*Set task*
Output all lines exactly, with nothing added or dropped.

============

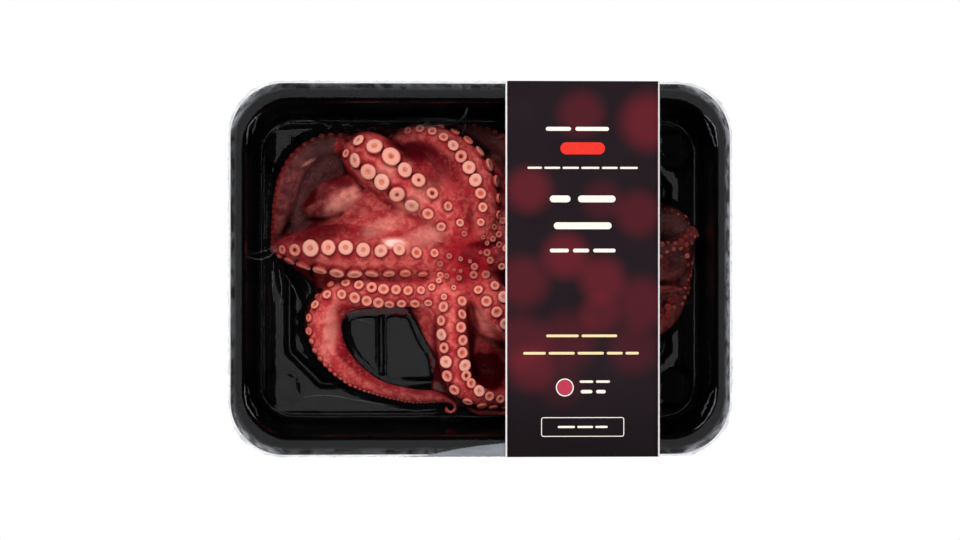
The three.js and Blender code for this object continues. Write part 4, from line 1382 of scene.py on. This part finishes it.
def between(one, other, count):
    """Rings evenly spaced between two, without the first."""
    return [one + (other - one) * k / count for k in range(1, count + 1)]


tray_rings = [wall_ring(row) for row in FLANGE]
tray_rings += between(tray_rings[-1], wall_ring(FOOT_OF_WALL[0]), WALL_ROWS)
tray_rings += [wall_ring(row) for row in FOOT_OF_WALL[1:]]
channel_rings = [channel_ring(grow, TRAY_FLOOR - drop) for grow, drop in CHANNEL_PROFILE]
tray_rings += between(tray_rings[-1], channel_rings[0], FLOOR_ROWS) + channel_rings[1:]
tray_rings += [channel_rings[-1] * (share, share, 1) for share in (0.8, 0.6, 0.4, 0.2)]
print(len(tray_rings), "rings of", len(tray_rings[0]), "points")

# %% [markdown]
# ## Drawing the sheet
# One circle of points is the rim. Extruding its edges again and again, and moving the new points
# to the next ring, draws the sheet over the tray's form. Then the feet and the lugs are pressed in.

# %% Tray sheet
LUG = {"y": 49, "z": 19, "bulge": 1.3, "half_length": 7, "half_height": 9}
LUG_WALL = 84
FOOT_TOP = 8
SHEET = 0.6


def loop_edges(bm, verts):
    """The edges that join a closed row of points."""
    return [bm.edges.get(pair) for pair in zip(verts, verts[1:] + verts[:1])]


def pull_rings(bm, rings):
    """A sheet from rings of points: one circle, then extruded from ring to ring."""
    current = bmesh.ops.create_circle(bm, segments=len(rings[0]), radius=1)["verts"]
    for number, ring in enumerate(rings):
        if number:
            made = bmesh.ops.extrude_edge_only(bm, edges=loop_edges(bm, current))["geom"]
            fresh = {part for part in made if isinstance(part, bmesh.types.BMVert)}
            neighbours = [[edge.other_vert(vert) for edge in vert.link_edges] for vert in current]
            current = [next(vert for vert in beside if vert in fresh) for beside in neighbours]
        for vert, place in zip(current, ring):
            vert.co = Vector(place) * MM
    return loop_edges(bm, current)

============

*Task solution*
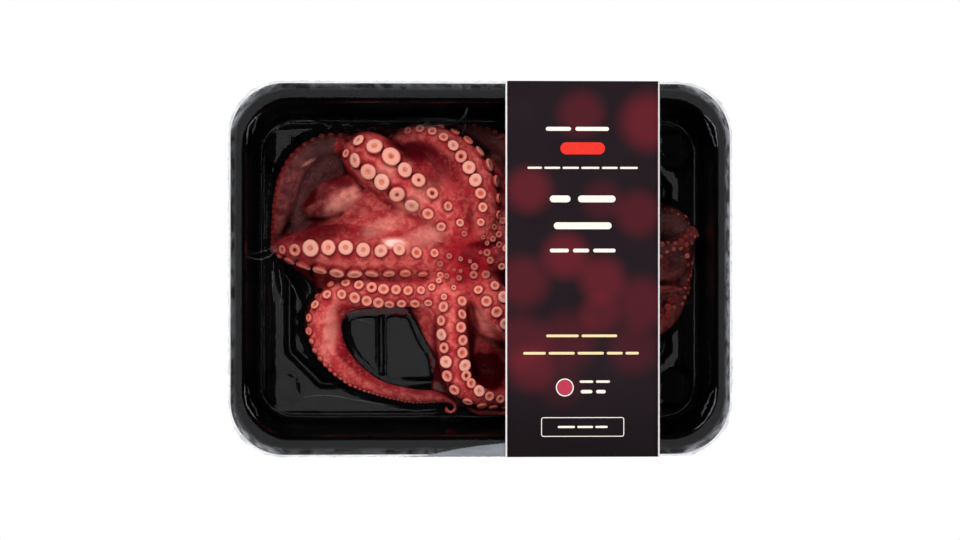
The three.js and Blender code for this object continues. Write part 4, from line 1382 of scene.py on. This part finishes it.
def between(one, other, count):
    """Rings evenly spaced between two, without the first."""
    return [one + (other - one) * k / count for k in range(1, count + 1)]


tray_rings = [wall_ring(row) for row in FLANGE]
tray_rings += between(tray_rings[-1], wall_ring(FOOT_OF_WALL[0]), WALL_ROWS)
tray_rings += [wall_ring(row) for row in FOOT_OF_WALL[1:]]
channel_rings = [channel_ring(grow, TRAY_FLOOR - drop) for grow, drop in CHANNEL_PROFILE]
tray_rings += between(tray_rings[-1], channel_rings[0], FLOOR_ROWS) + channel_rings[1:]
tray_rings += [channel_rings[-1] * (share, share, 1) for share in (0.8, 0.6, 0.4, 0.2)]
print(len(tray_rings), "rings of", len(tray_rings[0]), "points")

# %% [markdown]
# ## Drawing the sheet
# One circle of points is the rim. Extruding its edges again and again, and moving the new points
# to the next ring, draws the sheet over the tray's form. Then the feet and the lugs are pressed in.

# %% Tray sheet
LUG = {"y": 49, "z": 19, "bulge": 1.3, "half_length": 7, "half_height": 9}
LUG_WALL = 84
FOOT_TOP = 8
SHEET = 0.6


def loop_edges(bm, verts):
    """The edges that join a closed row of points."""
    return [bm.edges.get(pair) for pair in zip(verts, verts[1:] + verts[:1])]


def pull_rings(bm, rings):
    """A sheet from rings of points: one circle, then extruded from ring to ring."""
    current = bmesh.ops.create_circle(bm, segments=len(rings[0]), radius=1)["verts"]
    for number, ring in enumerate(rings):
        if number:
            made = bmesh.ops.extrude_edge_only(bm, edges=loop_edges(bm, current))["geom"]
            fresh = {part for part in made if isinstance(part, bmesh.types.BMVert)}
            neighbours = [[edge.other_vert(vert) for edge in vert.link_edges] for vert in current]
            current = [next(vert for vert in beside if vert in fresh) for beside in neighbours]
        for vert, place in zip(current, ring):
            vert.co = Vector(place) * MM
    return loop_edges(bm, current)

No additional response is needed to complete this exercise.